Comparison of Isoprene Chemical Mechanisms with Chamber and Field Observations

The importance of global isoprene emissions has stimulated studies of oxidation mechanisms that follow the initial reaction of isoprene with atmospheric hydroxyl (OH). A key question involves the speed and pathways by which isoprene products isomerize. Some reactions in these mechanisms generate new hydroxyl, perhaps enough to recycle most hydroxyl. This research examines five different isoprene oxidation mechanisms using observations from a 2013 field study in an Alabama forest and a 2014 companion study in the Caltech Environmental Chamber. Model mechanisms and observations were compared for OH, hydroperoxyl (HO₂), and the isoprene oxidation products: isoprene hydroxyhydroperoxide (ISOPOOH), isoprene epoxydiol (IEPOX), hydroxyacetone, formaldehyde, methacrolein, and methyl vinyl ketone.

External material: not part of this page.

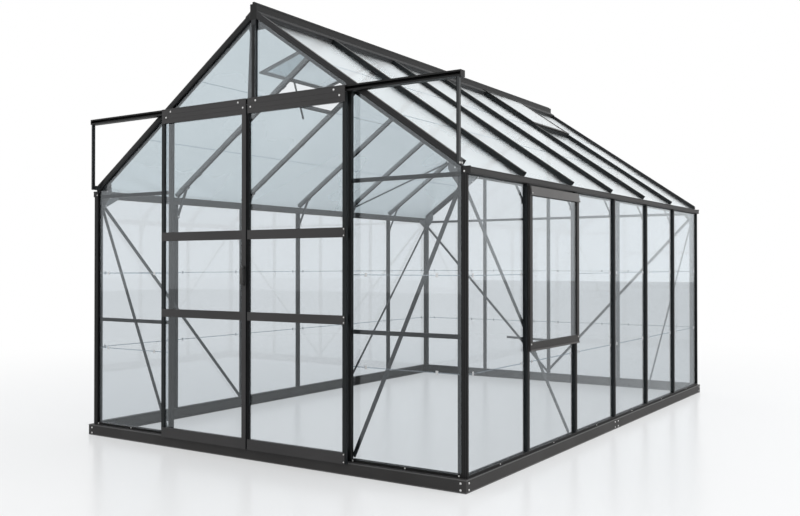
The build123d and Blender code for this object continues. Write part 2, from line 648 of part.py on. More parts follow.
def leaf_rails(inner, plate_from):
    """Rails of the right leaf: plates in front, deeper bodies between the stiles."""
    outer = LEAF_EDGE - OUTER_STILE
    rails = []
    for z0, z1 in (BOTTOM_RAIL, LOWER_RAIL, UPPER_RAIL, TOP_PLATE):
        first = PLATE_IN if z0 == TOP_PLATE[0] else plate_from
        rail = block(first, PLATE_OUT, LEAF_FRONT, LEAF_MID, z0, z1)
        rails.append(rail + block(inner, outer, LEAF_MID, LEAF_BACK, z0, min(z1, LEAF_TOP)))
    return rails


def leaf_glass(inner):
    outer = LEAF_EDGE - OUTER_STILE
    spans = ((BOTTOM_RAIL[1], LOWER_RAIL[0]), (LOWER_RAIL[1], UPPER_RAIL[0]), (UPPER_RAIL[1], TOP_PLATE[0]))
    return [block(inner, outer, LEAF_BACK - GLASS, LEAF_BACK, z0, z1) for z0, z1 in spans]


def rollers():
    """Wheels in the track, each on an axle from the back of the top plate."""
    wheels = []
    for x in (PLATE_IN + 57, PLATE_OUT - 57):
        centre = (x, 0, slot_mid)
        wheel_y = TRACK_FRONT + 14
        wheel = Pos(x, wheel_y, slot_mid) * Rot(90, 0, 0) * Cylinder(WHEEL, 8)
        reach = wheel_y - 4 - LEAF_MID
        axle = Pos(x, LEAF_MID + reach / 2, slot_mid) * Rot(90, 0, 0) * Cylinder(3.5, reach)
        wheels.append(wheel + axle)
    return wheels


outer_stile = block(LEAF_EDGE - OUTER_STILE, LEAF_EDGE, LEAF_MID, LEAF_BACK, LEAF_Z0, LEAF_TOP)

seal_in = HALF_GAP + SEAL_STILE
seal_stile = block(HALF_GAP, seal_in, LEAF_MID, LEAF_BACK, LEAF_Z0, LEAF_TOP)
save("door_right_stiles", outer_stile, seal_stile)
save("door_right_rails", *leaf_rails(seal_in, PLATE_IN))
save("door_right_glass", *leaf_glass(seal_in))
save("door_right_rollers", *rollers())

# The left leaf's meeting stile stands in front of its rails and carries the handle.
meet_in = HALF_GAP + MEETING_STILE
meeting_stile = block(HALF_GAP, meet_in, LEAF_MID, LEAF_BACK, LEAF_Z0, LEAF_TOP)
meeting_stile += block(HALF_GAP, meet_in, LEAF_FRONT, LEAF_MID, LEAF_Z0, TOP_PLATE[0])
save("door_left_stiles", left(outer_stile), left(meeting_stile))
save("door_left_rails", *[left(r) for r in leaf_rails(meet_in, meet_in)])
save("door_left_glass", *[left(g) for g in leaf_glass(meet_in)])
save("door_left_rollers", *[left(r) for r in rollers()])

handle_x = HALF_GAP + MEETING_STILE / 2
grip = block(handle_x - 8, handle_x + 8, HANDLE_FRONT, HANDLE_FRONT + 8, 891, 991)
for z in (891, 981):
    grip += block(handle_x - 8, handle_x + 8, HANDLE_FRONT + 8, LEAF_FRONT, z, z + 10)
save("door_handle", left(grip))
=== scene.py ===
import math

import bmesh
import bpy
from mathutils import Matrix, Vector


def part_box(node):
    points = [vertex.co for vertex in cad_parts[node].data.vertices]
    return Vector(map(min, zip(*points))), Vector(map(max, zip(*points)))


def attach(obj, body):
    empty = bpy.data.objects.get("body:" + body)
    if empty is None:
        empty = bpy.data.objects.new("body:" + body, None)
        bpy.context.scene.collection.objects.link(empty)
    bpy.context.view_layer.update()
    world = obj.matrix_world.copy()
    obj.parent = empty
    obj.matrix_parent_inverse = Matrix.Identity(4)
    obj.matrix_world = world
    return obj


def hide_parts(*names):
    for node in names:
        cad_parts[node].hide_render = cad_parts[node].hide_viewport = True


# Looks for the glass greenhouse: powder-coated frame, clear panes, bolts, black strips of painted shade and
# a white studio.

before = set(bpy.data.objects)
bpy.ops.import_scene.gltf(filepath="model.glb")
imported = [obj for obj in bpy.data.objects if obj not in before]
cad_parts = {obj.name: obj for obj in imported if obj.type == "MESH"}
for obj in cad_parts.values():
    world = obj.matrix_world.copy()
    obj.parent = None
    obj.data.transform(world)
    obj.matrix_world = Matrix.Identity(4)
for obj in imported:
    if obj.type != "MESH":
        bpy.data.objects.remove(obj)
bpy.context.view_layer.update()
scene = bpy.context.scene

# ---------------------------------------------------------------- sizes read from the CAD model
MM = 0.001


def span(node):
    """Lowest and highest corner of a node, in millimetres."""
    lo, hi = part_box(node)
    return lo / MM, hi / MM


base_hi = span("base_gable_rails")[1]
post_hi = span("corner_posts")[1]
bars_lo, bars_hi = span("wall_bars_right")
roof_lo, roof_hi = span("roof_bars_right")
window_lo, window_hi = span("window_frame")
gutter_hi = span("gutter_right")[1]
ridge_lo, ridge_hi = span("ridge_beam")
cover_hi = span("ridge_covers")[1]
vent_lo, vent_hi = span("vent_right_frame")
leaf_lo, leaf_hi = span("door_right_rails")
track_lo, track_hi = span("door_track")
strut_lo, strut_hi = span("track_struts")
grip_lo, grip_hi = span("door_handle")

# Sizes of the part's own source that no box gives.
SIDE_BAYS = 6
BAR = 30                # cap width of a bar, and face of a post or rafter
GLASS = 4
ROOF_RISE = 0.692
GUTTER_HEIGHT = 29
STRUT_DEPTH = 12        # across the gable

# House coordinates are in millimetres, with Y from the middle of the ridge.
MIDDLE = (ridge_lo.y + ridge_hi.y) / 2
WALL_OUT = post_hi.x
GABLE_OUT = post_hi.y - MIDDLE
POST_IN = WALL_OUT - BAR
CAP = WALL_OUT - span("glass_walls")[1].x
GLASS_X = WALL_OUT - CAP
GLASS_Y = GABLE_OUT - CAP
GLASS_BACK_Y = GLASS_Y - GLASS
BASE_X = base_hi.x
BASE_Y = base_hi.y - MIDDLE
BASE_TOP = base_hi.z
SILL_Z = bars_lo.z
SILL_TOP = span("sills")[1].z
EAVES = bars_hi.z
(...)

Observed hydroxyl is generally simulated within uncertainties for both the chamber and the field studies, indicating that hydroxyl recycling is well captured by current model mechanisms, although two mechanisms are slightly better than the other three. When the observed and modeled uncertainties are considered, no currently accepted mechanism is clearly superior to the others for simulating isoprene products. For atmospheric conditions typical of forests–abundant isoprene and low nitric oxide–these model mechanisms produce concentrations of isoprene products that can be substantially different from observations and from each other. This result suggests both the common and different parts of the chemical mechanisms need to be reexamined, particularly by observing the later-generation products directly.